The project will produce a series of research products in support of the project’s overall goals. These will include:

• A knowledge base about the broad range of regional technology economic development initiatives that are underway, how they are funded, how they are organized, what range of activities they sponsor, and how their performance is measured. Secondary sources will be used whenever possible. Primary sources will be used when no secondary sources are available.

• An analysis of the various “logic models” that are assumed by the range of regional initiatives underway today. This analysis will highlight the different theories that have inspired these initiatives. By uncovering these logic models, the analysis will assess different methods that could be used to improve performance measurement that are being used by participating regions.

• An analysis of the economic base within each region, and how that base aligns with the principal market opportunities for technology-based commercialization. One principal source of information about commercialization opportunities over the next fifteen years will be a series of studies conducted by the RAND Corporation. We can work with the principal authors of those studies as part of the research.

Learning

A core goal of the project is to organize participants into a functioning learning network that can emerge quickly as the most highly expert network of professionals in the world regarding the topic of regional innovation systems. Specific components will include:

• The core project team will develop a user-friendly web-based knowledge portal to serve as the central device to disseminate primary and secondary materials obtained and produced by the project’s research activities. This project portal will relate to the main PASCAL web site, and it will serve as the principal communications device among all project participants.

• PASCAL will organize and deliver two international conferences that bring together project participants to learn from each other, and from relevant experts. The first conference will be scheduled half-way through the project schedule. The second will occur near the end of the project.

• The core project team will develop a series of webinars and online executive education courses on specific topics related to the project and selected by project participants.

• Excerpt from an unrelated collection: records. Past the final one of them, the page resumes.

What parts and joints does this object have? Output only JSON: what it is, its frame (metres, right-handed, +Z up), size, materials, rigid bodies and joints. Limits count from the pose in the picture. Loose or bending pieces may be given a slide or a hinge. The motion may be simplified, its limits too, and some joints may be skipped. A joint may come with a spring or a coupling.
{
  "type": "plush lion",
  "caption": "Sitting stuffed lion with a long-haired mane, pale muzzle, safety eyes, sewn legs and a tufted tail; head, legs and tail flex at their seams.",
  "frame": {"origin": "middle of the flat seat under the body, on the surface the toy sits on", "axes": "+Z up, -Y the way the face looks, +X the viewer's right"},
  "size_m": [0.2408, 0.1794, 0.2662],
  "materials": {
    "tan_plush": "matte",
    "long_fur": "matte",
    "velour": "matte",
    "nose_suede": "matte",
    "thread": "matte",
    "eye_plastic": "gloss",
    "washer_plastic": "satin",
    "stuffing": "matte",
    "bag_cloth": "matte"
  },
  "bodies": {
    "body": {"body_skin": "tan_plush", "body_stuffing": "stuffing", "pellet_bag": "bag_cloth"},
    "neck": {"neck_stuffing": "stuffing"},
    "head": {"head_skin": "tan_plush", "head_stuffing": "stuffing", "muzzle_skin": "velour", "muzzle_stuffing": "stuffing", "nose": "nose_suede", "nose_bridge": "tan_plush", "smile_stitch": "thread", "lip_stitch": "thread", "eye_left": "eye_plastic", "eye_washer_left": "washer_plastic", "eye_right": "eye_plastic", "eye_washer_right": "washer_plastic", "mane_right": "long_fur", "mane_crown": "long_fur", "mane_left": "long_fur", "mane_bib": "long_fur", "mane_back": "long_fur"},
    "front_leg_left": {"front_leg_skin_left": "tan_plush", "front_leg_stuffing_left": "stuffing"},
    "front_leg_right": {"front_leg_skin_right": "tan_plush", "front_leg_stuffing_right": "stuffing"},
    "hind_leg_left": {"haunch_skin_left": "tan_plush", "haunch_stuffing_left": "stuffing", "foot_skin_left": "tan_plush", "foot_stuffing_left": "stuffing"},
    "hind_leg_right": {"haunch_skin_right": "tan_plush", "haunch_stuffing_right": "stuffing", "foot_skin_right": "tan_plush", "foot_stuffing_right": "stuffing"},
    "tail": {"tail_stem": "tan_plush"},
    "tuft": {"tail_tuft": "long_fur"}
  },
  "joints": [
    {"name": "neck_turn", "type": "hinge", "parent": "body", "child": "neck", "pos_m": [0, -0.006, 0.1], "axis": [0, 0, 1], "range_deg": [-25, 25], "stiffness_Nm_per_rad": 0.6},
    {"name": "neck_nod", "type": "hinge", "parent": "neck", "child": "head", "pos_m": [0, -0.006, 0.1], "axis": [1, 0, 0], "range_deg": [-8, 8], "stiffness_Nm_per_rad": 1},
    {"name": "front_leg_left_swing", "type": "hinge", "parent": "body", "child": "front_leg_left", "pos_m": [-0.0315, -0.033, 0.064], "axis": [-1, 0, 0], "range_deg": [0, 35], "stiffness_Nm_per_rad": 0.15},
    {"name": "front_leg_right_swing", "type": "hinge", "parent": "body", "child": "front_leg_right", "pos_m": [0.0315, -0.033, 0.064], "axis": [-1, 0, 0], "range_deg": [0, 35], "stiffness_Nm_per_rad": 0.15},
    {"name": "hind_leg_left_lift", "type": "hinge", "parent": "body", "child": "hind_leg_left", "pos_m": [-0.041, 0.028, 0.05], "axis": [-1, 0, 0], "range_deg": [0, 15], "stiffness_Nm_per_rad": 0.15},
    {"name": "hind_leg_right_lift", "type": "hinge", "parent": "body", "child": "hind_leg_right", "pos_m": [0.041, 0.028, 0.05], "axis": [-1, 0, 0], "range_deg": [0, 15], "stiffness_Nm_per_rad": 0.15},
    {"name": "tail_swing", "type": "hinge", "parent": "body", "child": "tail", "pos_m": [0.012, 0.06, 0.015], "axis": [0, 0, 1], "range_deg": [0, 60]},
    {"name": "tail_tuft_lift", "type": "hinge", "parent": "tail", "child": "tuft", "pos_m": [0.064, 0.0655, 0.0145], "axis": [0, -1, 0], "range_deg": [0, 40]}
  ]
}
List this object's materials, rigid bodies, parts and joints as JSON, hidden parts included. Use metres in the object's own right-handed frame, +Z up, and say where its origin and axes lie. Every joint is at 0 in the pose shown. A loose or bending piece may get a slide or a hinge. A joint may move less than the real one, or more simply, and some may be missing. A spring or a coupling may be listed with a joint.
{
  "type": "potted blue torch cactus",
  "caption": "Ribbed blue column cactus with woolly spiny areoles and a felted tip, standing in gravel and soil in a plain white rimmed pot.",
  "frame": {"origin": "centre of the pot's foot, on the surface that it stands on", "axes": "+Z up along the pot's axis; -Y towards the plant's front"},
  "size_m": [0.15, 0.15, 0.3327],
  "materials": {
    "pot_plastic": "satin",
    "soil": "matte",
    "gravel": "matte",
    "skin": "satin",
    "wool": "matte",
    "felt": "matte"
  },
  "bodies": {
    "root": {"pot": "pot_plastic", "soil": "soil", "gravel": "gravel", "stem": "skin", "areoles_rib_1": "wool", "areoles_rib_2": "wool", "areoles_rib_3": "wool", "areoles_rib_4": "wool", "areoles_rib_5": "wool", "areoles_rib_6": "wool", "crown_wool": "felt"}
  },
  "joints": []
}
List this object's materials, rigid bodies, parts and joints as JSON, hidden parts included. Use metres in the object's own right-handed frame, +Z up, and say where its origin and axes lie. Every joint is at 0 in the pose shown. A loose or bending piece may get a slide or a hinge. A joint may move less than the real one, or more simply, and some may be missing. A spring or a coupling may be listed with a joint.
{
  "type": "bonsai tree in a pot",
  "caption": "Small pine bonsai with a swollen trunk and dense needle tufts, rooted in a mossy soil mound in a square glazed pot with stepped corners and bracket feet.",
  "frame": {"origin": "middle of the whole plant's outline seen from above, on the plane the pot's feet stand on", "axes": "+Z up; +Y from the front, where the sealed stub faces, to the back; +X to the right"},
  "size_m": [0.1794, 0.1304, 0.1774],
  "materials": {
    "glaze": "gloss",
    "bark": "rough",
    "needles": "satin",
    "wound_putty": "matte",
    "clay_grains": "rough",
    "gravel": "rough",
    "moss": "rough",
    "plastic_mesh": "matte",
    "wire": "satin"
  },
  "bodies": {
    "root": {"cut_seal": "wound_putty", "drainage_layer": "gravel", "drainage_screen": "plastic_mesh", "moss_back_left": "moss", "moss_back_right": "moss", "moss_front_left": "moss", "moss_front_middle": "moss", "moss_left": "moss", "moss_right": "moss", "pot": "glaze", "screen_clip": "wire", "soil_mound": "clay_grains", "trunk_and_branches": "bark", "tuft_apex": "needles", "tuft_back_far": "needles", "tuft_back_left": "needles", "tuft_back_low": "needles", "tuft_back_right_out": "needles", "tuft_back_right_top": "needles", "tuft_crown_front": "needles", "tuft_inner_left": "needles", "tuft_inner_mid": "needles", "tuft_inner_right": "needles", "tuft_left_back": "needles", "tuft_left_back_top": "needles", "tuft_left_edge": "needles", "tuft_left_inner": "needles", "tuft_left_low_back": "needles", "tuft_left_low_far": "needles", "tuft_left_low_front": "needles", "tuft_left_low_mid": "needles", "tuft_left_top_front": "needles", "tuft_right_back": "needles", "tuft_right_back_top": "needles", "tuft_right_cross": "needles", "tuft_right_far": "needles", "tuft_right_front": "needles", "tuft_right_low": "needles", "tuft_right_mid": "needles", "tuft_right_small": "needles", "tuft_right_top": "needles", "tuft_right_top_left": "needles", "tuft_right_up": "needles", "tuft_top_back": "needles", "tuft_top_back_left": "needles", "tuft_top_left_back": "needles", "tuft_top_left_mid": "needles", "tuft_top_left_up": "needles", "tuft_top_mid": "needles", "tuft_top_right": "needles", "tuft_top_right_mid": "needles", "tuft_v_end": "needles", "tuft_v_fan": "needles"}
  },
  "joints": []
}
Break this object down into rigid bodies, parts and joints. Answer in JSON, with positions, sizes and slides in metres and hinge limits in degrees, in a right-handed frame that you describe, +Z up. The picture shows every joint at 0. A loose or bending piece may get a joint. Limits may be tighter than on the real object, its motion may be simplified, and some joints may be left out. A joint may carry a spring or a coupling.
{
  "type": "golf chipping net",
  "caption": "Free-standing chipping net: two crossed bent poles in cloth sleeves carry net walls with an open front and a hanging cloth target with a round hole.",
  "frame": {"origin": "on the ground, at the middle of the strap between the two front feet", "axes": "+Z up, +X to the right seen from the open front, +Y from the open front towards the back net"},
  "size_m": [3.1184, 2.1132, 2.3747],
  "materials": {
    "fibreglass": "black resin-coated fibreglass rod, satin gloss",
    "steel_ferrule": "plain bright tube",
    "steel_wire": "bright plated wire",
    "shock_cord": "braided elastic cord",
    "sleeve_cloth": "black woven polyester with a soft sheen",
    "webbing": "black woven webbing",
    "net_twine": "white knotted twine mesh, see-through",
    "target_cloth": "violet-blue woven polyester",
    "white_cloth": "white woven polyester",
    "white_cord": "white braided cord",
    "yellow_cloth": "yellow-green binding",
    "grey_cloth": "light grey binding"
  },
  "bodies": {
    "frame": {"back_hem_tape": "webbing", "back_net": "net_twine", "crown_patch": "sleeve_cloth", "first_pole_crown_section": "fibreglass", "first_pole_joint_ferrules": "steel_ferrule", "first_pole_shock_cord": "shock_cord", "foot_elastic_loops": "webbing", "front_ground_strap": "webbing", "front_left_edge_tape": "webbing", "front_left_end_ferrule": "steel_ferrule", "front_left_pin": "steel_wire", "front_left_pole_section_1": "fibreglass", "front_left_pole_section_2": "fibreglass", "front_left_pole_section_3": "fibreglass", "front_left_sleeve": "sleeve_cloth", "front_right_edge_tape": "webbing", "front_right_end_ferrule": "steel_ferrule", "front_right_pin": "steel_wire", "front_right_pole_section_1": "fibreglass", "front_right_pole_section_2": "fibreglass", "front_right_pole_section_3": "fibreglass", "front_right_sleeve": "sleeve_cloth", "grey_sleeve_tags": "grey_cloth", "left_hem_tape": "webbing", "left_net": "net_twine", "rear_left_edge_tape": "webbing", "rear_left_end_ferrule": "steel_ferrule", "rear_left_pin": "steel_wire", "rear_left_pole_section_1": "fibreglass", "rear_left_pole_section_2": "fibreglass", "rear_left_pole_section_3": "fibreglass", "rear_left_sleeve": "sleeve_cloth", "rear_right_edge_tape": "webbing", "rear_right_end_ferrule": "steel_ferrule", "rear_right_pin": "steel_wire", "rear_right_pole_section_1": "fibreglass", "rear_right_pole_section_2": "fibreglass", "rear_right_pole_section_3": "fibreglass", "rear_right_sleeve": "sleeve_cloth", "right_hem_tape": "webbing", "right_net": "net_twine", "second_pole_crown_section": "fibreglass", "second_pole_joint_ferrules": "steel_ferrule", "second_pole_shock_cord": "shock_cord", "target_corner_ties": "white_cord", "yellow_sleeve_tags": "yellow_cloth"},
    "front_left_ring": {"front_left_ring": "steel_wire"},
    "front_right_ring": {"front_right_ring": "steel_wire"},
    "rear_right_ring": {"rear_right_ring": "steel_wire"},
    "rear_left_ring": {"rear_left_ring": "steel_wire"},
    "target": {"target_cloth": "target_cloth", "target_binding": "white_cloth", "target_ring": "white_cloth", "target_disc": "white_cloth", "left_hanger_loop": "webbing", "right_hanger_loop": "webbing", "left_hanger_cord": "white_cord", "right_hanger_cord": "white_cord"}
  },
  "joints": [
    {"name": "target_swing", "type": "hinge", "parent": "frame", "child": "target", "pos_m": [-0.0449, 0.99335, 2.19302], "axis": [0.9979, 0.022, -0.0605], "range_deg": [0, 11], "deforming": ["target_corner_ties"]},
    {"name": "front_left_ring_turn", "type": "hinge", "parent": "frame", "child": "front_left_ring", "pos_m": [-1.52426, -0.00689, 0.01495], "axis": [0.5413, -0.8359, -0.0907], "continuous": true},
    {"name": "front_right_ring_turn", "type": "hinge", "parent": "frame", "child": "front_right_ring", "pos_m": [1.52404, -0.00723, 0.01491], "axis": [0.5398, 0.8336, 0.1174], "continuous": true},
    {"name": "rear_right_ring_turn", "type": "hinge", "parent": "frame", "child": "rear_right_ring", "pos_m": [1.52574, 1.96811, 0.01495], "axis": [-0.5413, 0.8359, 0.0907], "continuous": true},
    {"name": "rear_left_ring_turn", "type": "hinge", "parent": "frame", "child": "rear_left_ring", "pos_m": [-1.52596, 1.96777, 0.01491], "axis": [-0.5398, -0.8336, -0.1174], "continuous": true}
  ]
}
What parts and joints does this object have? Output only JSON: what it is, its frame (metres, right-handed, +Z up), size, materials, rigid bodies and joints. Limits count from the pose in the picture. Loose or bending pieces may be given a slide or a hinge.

The webinars and courses will be available at no charge to all participants throughout the project’s time line. (For an additional fee, we may be able to develop these into a package that could earn executive education credit at one of our partner universities).

Action

In order to transfer knowledge directly to action in as many regions as possible, the project will include the following items:

• Within the first year of the project, each participating region will be asked to identify a network of leaders who are contributing, or will need to contribute, to the success of their region’s economic development initiative. PASCAL will then partner with the region’s participants to conduct a two-day strategic planning workshop with the regional leadership group. (Regional participants will host and make local arrangements.) The workshop will incorporate the results of the research products described above as well as other information as appropriate. We anticipate that PASCAL will provide a team of at least two individuals for this task. The outcome will be a shared mission statement for the group and an initial set of actions and performance measures they will use to achieve their goals. This process can be customized as needed to supplement existing strategic planning activities.

• Each region’s goals and performance measures will be shared within the project’s learning network. Regional participants will be asked to monitor performance and report periodic updates on action items.

• The project team will identify common themes that arise in implementing action items and will organize a series of informal web-based advisory meetings in which participants and other individuals within the PASCAL network can trade information and share advice.

Proposed Timeline

Our plan is to start this project no later than September 2010, with completion set for the summer of 2013. A detailed schedule of activities and deliverables will be developed among the partners over the next two months.